[Collected data entries]

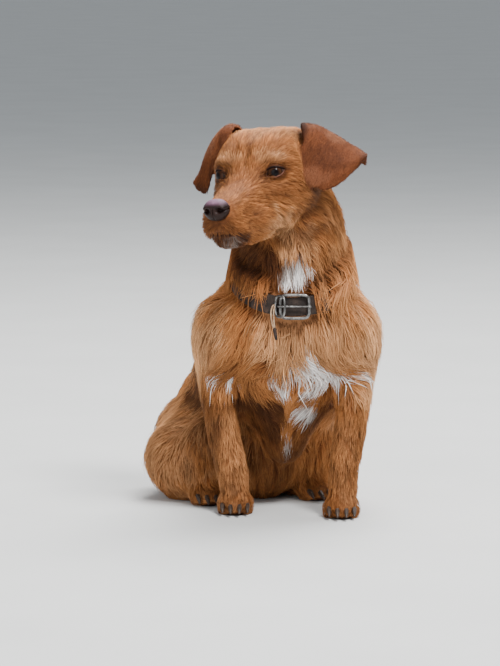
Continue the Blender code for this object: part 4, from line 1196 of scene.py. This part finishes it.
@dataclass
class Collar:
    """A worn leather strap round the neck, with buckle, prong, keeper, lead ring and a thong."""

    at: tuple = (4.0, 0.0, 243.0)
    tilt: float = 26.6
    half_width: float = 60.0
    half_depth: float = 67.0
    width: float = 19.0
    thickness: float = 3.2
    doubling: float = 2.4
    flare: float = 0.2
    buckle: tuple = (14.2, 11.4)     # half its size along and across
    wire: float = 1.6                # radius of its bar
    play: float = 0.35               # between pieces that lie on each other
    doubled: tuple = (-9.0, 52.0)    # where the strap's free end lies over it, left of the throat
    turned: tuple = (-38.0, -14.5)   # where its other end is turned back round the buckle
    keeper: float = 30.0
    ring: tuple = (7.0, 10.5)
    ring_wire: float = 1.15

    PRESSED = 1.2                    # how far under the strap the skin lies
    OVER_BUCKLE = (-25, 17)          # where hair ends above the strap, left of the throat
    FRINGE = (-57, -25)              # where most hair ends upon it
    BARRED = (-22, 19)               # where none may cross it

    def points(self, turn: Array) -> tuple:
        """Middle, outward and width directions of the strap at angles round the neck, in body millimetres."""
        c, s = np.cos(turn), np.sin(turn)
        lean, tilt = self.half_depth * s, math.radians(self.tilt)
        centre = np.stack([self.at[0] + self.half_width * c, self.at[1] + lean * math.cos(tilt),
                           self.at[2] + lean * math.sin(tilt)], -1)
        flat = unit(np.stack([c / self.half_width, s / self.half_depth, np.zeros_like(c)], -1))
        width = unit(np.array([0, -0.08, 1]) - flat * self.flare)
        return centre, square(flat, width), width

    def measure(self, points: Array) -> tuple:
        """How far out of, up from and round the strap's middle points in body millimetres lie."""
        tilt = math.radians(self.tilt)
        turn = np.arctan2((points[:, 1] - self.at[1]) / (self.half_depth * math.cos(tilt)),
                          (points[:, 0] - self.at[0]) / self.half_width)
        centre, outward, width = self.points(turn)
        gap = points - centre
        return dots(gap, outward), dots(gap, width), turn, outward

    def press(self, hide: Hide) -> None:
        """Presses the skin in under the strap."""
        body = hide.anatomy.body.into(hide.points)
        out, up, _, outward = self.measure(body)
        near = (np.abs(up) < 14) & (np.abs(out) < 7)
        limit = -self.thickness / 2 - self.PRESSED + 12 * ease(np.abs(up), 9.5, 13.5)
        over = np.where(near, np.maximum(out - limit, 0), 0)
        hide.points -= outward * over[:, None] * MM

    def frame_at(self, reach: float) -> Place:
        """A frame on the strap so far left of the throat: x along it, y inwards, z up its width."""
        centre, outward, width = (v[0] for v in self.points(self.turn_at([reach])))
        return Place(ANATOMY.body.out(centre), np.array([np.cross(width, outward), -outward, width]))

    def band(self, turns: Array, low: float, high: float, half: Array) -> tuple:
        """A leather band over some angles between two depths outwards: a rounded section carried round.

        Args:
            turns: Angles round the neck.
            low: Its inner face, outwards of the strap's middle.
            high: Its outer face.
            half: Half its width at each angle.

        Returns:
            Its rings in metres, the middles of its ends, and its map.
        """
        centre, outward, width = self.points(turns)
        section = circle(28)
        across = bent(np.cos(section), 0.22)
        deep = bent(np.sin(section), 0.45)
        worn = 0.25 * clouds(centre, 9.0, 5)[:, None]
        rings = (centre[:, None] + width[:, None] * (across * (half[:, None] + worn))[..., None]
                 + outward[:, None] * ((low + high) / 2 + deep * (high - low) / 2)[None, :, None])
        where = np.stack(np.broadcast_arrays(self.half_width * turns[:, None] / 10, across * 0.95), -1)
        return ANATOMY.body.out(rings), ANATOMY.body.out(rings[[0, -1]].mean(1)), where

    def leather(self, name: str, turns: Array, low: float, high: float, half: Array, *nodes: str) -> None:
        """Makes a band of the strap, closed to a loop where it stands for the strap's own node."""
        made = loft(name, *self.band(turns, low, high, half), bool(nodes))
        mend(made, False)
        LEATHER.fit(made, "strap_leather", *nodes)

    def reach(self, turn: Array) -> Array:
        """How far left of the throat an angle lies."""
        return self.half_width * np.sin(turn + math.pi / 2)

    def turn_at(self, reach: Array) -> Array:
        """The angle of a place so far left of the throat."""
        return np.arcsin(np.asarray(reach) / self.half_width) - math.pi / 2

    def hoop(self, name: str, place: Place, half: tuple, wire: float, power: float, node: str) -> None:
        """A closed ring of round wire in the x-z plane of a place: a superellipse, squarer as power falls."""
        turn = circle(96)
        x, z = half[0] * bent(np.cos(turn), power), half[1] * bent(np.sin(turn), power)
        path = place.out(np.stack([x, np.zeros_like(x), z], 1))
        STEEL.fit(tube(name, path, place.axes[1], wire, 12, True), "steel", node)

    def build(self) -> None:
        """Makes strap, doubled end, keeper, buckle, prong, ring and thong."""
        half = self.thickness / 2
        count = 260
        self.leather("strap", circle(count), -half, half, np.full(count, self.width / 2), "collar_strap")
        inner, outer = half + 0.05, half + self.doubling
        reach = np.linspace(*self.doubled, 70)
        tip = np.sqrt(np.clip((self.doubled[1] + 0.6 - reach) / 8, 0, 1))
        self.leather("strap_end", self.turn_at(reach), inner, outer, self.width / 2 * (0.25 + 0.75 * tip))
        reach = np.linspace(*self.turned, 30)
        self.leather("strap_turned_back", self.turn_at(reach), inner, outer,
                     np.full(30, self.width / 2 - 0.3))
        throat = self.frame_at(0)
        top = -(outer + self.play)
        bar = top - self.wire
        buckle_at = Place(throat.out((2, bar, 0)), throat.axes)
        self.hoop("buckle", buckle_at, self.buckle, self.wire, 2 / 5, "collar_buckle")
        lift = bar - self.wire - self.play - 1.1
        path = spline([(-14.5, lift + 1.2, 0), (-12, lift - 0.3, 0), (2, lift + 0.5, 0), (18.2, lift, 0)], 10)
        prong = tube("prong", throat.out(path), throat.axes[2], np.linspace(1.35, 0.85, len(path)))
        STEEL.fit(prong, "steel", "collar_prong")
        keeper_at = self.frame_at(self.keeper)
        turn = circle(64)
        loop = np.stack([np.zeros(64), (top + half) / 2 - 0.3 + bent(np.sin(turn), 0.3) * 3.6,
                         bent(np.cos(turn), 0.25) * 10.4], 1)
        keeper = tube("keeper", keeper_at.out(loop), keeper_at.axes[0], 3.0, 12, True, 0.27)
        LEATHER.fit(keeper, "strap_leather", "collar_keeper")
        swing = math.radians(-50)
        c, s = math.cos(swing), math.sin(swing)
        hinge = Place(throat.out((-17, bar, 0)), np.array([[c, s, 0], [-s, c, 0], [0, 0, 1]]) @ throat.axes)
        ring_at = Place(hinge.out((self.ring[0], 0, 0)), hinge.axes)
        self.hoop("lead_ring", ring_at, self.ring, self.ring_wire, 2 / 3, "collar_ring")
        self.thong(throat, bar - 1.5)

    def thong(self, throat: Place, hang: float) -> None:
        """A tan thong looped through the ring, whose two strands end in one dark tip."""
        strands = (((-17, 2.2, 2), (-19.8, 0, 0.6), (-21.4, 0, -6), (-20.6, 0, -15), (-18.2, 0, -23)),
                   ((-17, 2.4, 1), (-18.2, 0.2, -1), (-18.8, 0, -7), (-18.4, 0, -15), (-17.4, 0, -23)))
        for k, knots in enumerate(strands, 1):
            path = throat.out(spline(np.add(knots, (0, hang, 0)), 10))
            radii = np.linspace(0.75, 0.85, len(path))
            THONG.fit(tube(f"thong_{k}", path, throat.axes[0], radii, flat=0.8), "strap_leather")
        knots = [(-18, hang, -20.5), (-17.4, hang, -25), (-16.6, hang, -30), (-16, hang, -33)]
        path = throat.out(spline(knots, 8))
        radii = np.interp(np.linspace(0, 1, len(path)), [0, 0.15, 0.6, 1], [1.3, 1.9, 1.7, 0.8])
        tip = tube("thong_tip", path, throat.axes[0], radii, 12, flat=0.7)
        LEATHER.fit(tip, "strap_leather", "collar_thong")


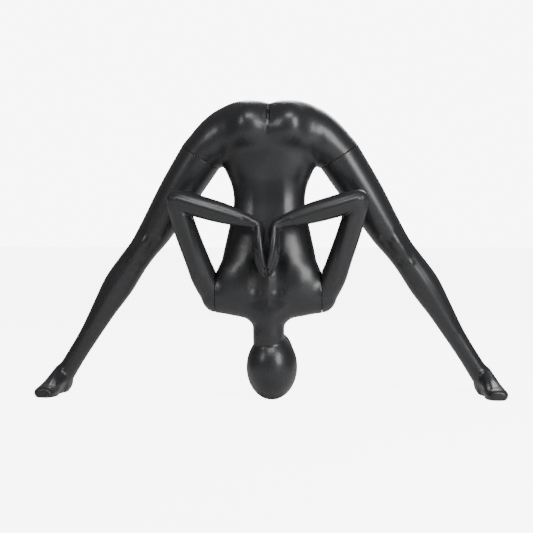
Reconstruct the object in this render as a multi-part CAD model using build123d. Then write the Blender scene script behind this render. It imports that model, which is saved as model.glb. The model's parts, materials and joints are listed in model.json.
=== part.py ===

[Short exercise] For the data above, state how many lines contain "scene"; the number is the whole answer.

[Final result] 2